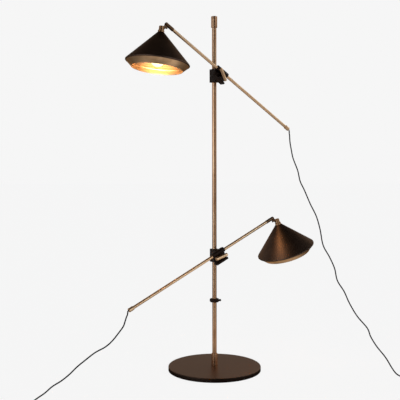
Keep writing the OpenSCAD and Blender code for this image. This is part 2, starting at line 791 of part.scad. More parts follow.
// Half outline of the plug in plan: half width w at its face, rounded at the shoulder.
function plug_outline(w, neck) = [
  [0, -neck], [relief_l, -neck - 1], [relief_l + 6, -w + 3], [relief_l + 10, -w + 1],
  [relief_l + 14, -w], [plug_l, -w], [plug_l, w],
  [relief_l + 14, w], [relief_l + 10, w - 1], [relief_l + 6, w - 3], [relief_l, neck + 1], [0, neck]
];

module blades_shape(grow) {
  for (y = [-blade_gap / 2, blade_gap / 2])
    translate([plug_l - blade_in - grow, y - blade_t / 2 - grow, -blade_w / 2 - grow])
      cube([blade_l + blade_in + 2 * grow, blade_t + 2 * grow, blade_w + 2 * grow]);
}

module plug() {
  color(FLEX) difference() {
    intersection() {
      linear_extrude(2 * plug_t, center = true) polygon(plug_outline(plug_w / 2, cord_r + 0.8));
      rotate([90, 0, 0]) linear_extrude(2 * plug_w, center = true)
        polygon(plug_outline(plug_t / 2, cord_r + 0.8));
    }
    blades_shape(seat);
  }
}

module blades() { color(BRASS) blades_shape(0); }

// ------------------------------------------------------------ the named sub-parts

module upper_liner() { upper_clamp() liner(); }
module upper_pole_block() { upper_clamp() pole_block(); }
module upper_washer() { upper_clamp() friction_washer(); }
module upper_arm_block() { at_arm_block(upper_z, upper_turn, upper_rise, -1) arm_block(); }
module upper_clamp_screw() { upper_clamp() clamp_screw(); }
module upper_handle_bar() { upper_clamp() handle_bar(upper_bar); }
module upper_arm_tube() { upper_arm() arm_tube(upper_reach); }
module upper_ferrule() { upper_arm() ferrule(upper_reach); }
module upper_gland() { upper_arm() gland(upper_reach); }
module upper_fork() { upper_arm() fork(upper_reach); }
module upper_pivot_pin() { upper_arm() pivot_pin(upper_reach); }
module upper_tongue() { upper_head() tongue(); }
module upper_cup() { upper_head() cup(); }
module upper_shade() { upper_head() shade(); }
module upper_lip() { upper_head() lip(); }
module upper_lampholder() { upper_head() lampholder(); }
module upper_bulb() { upper_head() bulb(); }
module upper_cord() { cord(UPPER_ROUTE, upper_turn, upper_rise, -1, UPPER_WIND); }
module upper_coil() { coil(UPPER_COIL, UPPER_WIND); }
module upper_plug() { at_plug(upper_middle, UPPER_WIND) plug(); }
module upper_blades() { at_plug(upper_middle, UPPER_WIND) blades(); }

module lower_liner() { lower_clamp() liner(); }
module lower_pole_block() { lower_clamp() pole_block(); }
module lower_washer() { lower_clamp() friction_washer(); }
module lower_arm_block() { at_arm_block(lower_z, lower_turn, lower_rise, 1) arm_block(); }
module lower_clamp_screw() { lower_clamp() clamp_screw(); }
module lower_handle_bar() { lower_clamp() handle_bar(lower_bar); }
module lower_arm_tube() { lower_arm() arm_tube(lower_reach); }
module lower_ferrule() { lower_arm() ferrule(lower_reach); }
module lower_gland() { lower_arm() gland(lower_reach); }
module lower_fork() { lower_arm() fork(lower_reach); }
module lower_pivot_pin() { lower_arm() pivot_pin(lower_reach); }
module lower_tongue() { lower_head() tongue(); }
module lower_cup() { lower_head() cup(); }
module lower_shade() { lower_head() shade(); }
module lower_lip() { lower_head() lip(); }
module lower_lampholder() { lower_head() lampholder(); }
module lower_bulb() { lower_head() bulb(); }
module lower_cord() { cord(LOWER_ROUTE, lower_turn, lower_rise, 1, LOWER_WIND); }
module lower_coil() { coil(LOWER_COIL, LOWER_WIND); }
module lower_plug() { at_plug(lower_middle, LOWER_WIND) plug(); }
module lower_blades() { at_plug(lower_middle, LOWER_WIND) blades(); }

base_cover();
base_weight();
base_pad();
base_stud();
base_washer();
base_nut();
foot_sleeve();
pole();
pole_cap();
stop_collar();
stop_screw();
upper_liner();
upper_pole_block();
upper_washer();
upper_arm_block();
upper_clamp_screw();
upper_handle_bar();
upper_arm_tube();
upper_ferrule();
upper_gland();
upper_fork();
upper_pivot_pin();
upper_tongue();
upper_cup();
upper_shade();
upper_lip();
upper_lampholder();
upper_bulb();
upper_cord();
upper_coil();
upper_plug();
upper_blades();
lower_liner();
lower_pole_block();
lower_washer();
lower_arm_block();
lower_clamp_screw();
lower_handle_bar();
lower_arm_tube();
lower_ferrule();
lower_gland();
lower_fork();
lower_pivot_pin();
lower_tongue();
lower_cup();
lower_shade();
lower_lip();
lower_lampholder();
lower_bulb();
lower_cord();
lower_coil();
lower_plug();
lower_blades();
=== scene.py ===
"""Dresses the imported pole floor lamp: camera, cords, studio, castings, shades and finishes.

Everything is in metres in the row frame: the origin is the middle of the base's
underside, z is up and the viewer stands at -y.
"""

import json
import math

import bmesh
import bpy
from bpy.props import FloatProperty, FloatVectorProperty, PointerProperty, StringProperty
from mathutils import Matrix, Vector

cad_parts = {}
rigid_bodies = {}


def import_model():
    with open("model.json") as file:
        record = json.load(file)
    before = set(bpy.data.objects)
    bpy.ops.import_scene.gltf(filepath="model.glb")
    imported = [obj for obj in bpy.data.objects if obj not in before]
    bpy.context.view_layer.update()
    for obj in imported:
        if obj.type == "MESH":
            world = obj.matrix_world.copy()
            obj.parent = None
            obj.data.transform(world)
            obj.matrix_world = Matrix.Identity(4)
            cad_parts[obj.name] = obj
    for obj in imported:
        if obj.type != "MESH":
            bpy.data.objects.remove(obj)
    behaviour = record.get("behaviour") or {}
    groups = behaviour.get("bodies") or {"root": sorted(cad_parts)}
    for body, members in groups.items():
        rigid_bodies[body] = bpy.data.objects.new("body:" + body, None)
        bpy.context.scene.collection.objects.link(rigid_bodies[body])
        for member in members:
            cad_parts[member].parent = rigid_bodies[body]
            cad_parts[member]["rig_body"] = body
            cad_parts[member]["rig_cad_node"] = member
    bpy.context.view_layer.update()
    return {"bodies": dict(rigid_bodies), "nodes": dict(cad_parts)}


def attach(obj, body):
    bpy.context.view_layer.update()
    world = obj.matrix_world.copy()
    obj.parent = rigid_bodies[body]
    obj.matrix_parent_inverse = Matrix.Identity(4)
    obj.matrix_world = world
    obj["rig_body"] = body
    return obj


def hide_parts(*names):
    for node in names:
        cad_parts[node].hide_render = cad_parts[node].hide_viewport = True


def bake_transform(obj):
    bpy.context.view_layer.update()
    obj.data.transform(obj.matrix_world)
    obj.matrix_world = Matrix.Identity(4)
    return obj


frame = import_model()

bl_info = {
    "name": "Pole floor lamp",
    "version": (1, 0, 0),
    "blender": (4, 5, 0),
    "location": "View3D > Sidebar > Lamp",
    "description": "Builds the look of a two-arm pole floor lamp round its CAD model",
    "category": "Object",
}

# ---------------------------------------------------------------- sizes from the CAD

MM = 0.001
ARM_OUT = 41.45 * MM  # from the pole's axis to the arm's axis
ARM_RISE = 15.25 * MM  # height of the arm's axis over the pivot
ARM_L = 785 * MM
PIN_BACK = 7 * MM  # from the arm's high end back to the pivot pin
GLAND_OUT = 1.5 * MM  # from the arm's low end out to where the cord starts
HEAD_OUT = 23 * MM  # from the pivot pin to the shade's axis
CUP_FOOT = -36.75 * MM  # top of the cone, from the pin
CONE_H = 122.5 * MM
CONE_TOP_R = 13.5 * MM
RIM_R = 129 * MM
RIM_ROLL = 4 * MM  # radius of the rolled rim
SHEET = 1.2 * MM  # thickness of the shades' sheet
STEM_R = 5 * MM  # stem of the lampholder, which goes through the cone's top
STEM_PLAY = 0.05 * MM
LIP_H = 25 * MM
LIP_PLAY = 0.3 * MM
LIP_BEAD = 1.5 * MM  # thickness of the bead round the light opening
MOUTH_R = 102.5 * MM  # radius of the light opening
ROLL_END = 70  # degrees that the rolled rim turns in under itself
BASE_EDGE_Z = 17.6 * MM  # where the base's flat top meets its rounded edge
CORD_D = 5.5 * MM
COIL_PITCH = 6.1 * MM  # from one turn of a coil to the next
LAYER_Z = 8.95 * MM  # height of a coil's upper layer
PLUG_EDGE = 1.1 * MM  # radius of the plugs' edges

CORD_STEPS = 5  # how finely a cord's line is drawn between two points of its route
CORD_SIDES = 14
COIL_STEPS = 36  # points in one turn of a coil
SPIN_STEPS = 144

# Each arm as photographed: height of its pivot and reach of its high end from there, in
# metres; turn about the pole, rise of the arm and tilt of the shade, in degrees. side is 1
# where the head is on the right and -1 where it is on the left.
LAMPS = {
    "upper": dict(z=1.2645, turn=37.2, rise=30.7, side=-1, reach=0.3335, tilt=8),
    "lower": dict(z=0.498, turn=30.4, rise=25.9, side=1, reach=0.3195, tilt=20),
}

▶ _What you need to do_
What is the number of lines above that contain "members"? Answer with that number only.

▶ _Solution for this problem_
2